GIVEN REQUEST =>
Look through the lines below and extract each one that contains "FreeCAD".

INFORMATION SUPPLIED =>
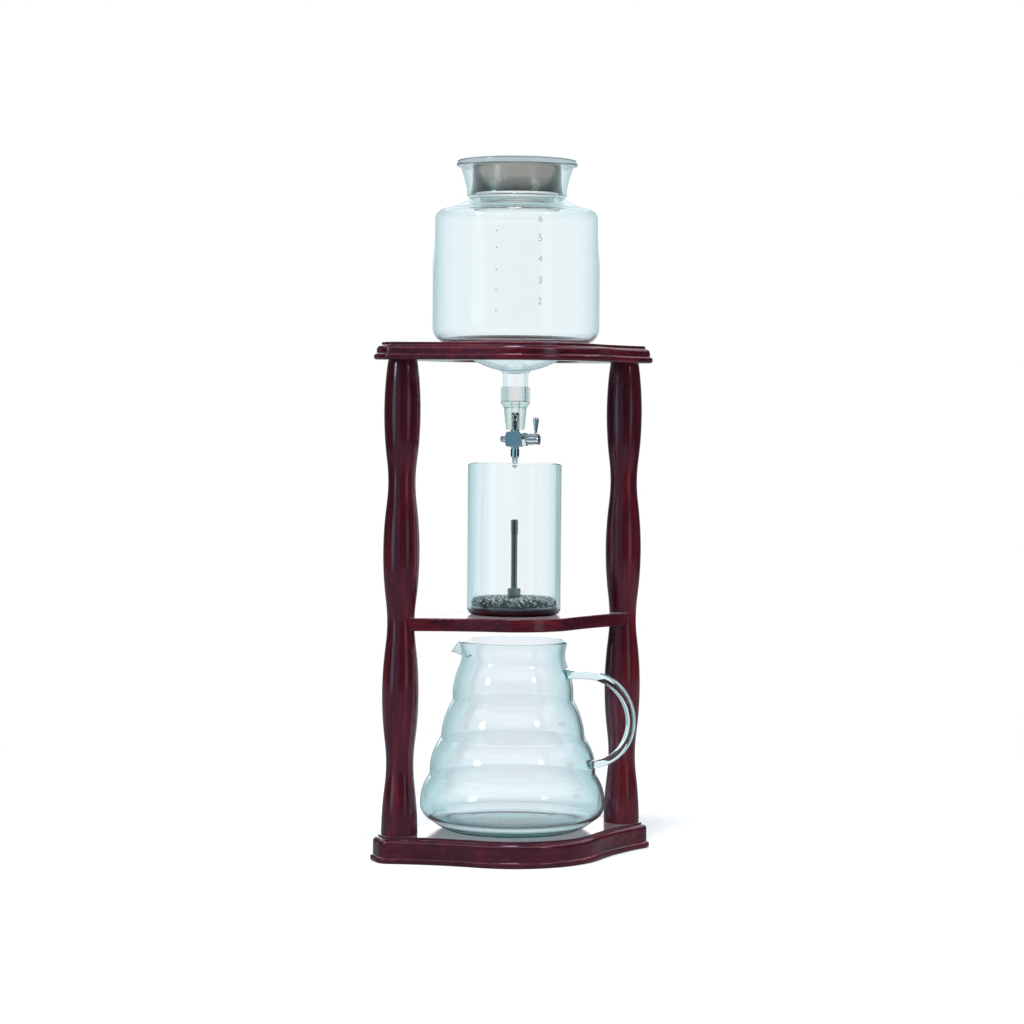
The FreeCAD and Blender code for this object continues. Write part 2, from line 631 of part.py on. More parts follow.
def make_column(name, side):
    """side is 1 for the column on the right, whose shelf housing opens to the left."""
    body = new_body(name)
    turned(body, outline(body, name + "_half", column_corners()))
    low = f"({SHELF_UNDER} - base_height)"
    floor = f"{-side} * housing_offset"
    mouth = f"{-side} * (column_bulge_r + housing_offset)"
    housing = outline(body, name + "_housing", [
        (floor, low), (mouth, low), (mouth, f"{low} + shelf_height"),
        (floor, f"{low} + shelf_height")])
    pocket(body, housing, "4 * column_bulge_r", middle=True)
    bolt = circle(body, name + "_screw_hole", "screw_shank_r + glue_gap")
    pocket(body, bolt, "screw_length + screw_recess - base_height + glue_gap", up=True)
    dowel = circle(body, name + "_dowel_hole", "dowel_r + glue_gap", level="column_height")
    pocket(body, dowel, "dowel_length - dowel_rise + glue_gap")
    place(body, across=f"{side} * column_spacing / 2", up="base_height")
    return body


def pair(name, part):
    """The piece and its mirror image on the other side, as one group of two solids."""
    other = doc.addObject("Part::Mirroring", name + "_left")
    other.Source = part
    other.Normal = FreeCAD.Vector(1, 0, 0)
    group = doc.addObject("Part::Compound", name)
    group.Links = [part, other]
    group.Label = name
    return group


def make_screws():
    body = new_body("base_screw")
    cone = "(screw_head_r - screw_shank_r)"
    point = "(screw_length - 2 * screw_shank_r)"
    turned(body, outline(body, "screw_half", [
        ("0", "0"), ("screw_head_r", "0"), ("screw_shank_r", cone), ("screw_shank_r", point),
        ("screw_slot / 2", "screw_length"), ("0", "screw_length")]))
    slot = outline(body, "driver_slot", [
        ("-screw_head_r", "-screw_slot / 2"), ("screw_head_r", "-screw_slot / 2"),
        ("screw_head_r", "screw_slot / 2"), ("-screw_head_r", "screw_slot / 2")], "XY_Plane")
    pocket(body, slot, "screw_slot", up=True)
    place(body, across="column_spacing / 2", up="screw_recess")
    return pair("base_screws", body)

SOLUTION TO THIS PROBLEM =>
The FreeCAD and Blender code for this object continues. Write part 2, from line 631 of part.py on. More parts follow.
    other.Normal = FreeCAD.Vector(1, 0, 0)